再犯を防止し,円滑な社会復帰を実現するには,刑務所出所者等の改善更生意欲と努力が不可欠であるのは当然であるとしても,それだけでは十分でなく,地域社会の理解と受入れが重要な鍵となることはこれまで犯罪白書で繰り返し述べてきたとおりであり,我が国社会の構成員として生活する居住・定住型の外国人の刑務所出所者等についてもこの点変わることはない。これらの者には,いわゆる外国人集住地域に居住する者も相当数いると思われるが,彼らの身近にいて支える同国人コミュニティの構成員としてだけではなく,より広い文脈での地域社会に貢献し得る構成員として生活を送ることは再犯防止を図る上でも望ましい。そのための基盤となる相互理解を構築するに当たり,本人の地域社会への参加意欲と共に,地域で取組が進む定住外国人との共生や多文化共生の取組等の推進が適切な役割を果たすことが期待される。

(3)在留見込みに応じた矯正処遇と国際受刑者移送の活用

矯正施設においては,刑事施設,少年院共に,日本人と異なる処遇を必要とする者への配慮の充実を図ってきており(本編第4章第3節参照),施設内における配慮という面においては既に一定の成果を上げているものといえる。ただし,今後も,出所等の後に国内に居住する者の比重が増すことが想定されるところであり,国内に残る者と国外退去となる者の違いに配意し,生活環境調整を行う保護観察所のみならず,入国管理局ともよく連携して,我が国での在留継続が見込まれる場合には,日本人と同様に,前記のような日本社会に復帰することを前提とした矯正処遇等を行う必要があろう。

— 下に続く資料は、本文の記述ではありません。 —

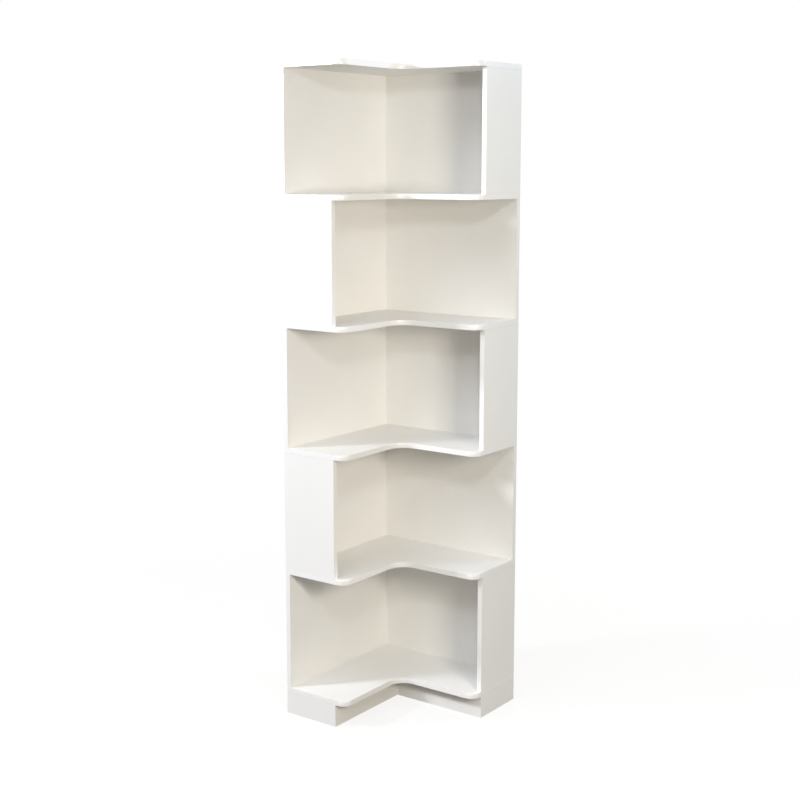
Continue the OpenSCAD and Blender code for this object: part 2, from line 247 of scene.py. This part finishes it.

これに対し,我が国に生活の本拠を置かず,退去強制されることが確実である受刑者に関しては,本来,その者の生活の拠点に戻して受刑させることが本国での円滑な社会復帰に役立つと考えられる。二国間又は多国間の国際受刑者移送条約に基づき,先進国を中心とするいくつかの国との間では国際受刑者移送が着実に実施されている(7-4-2-8図参照)。もっとも,我が国で受刑する外国人の国籍の多くを占める複数の国との間では,条約が締結されていない。国際受刑者移送の趣旨や効果に照らせば,これを実施することには大いに意義があるところであり,条約未締結国については条約締結の必要性を検討し,締約国に関しては,引き続き,国際受刑者移送の着実な実施をすべく,柔軟かつ確実な運用と締約国との協力の推進が望まれる。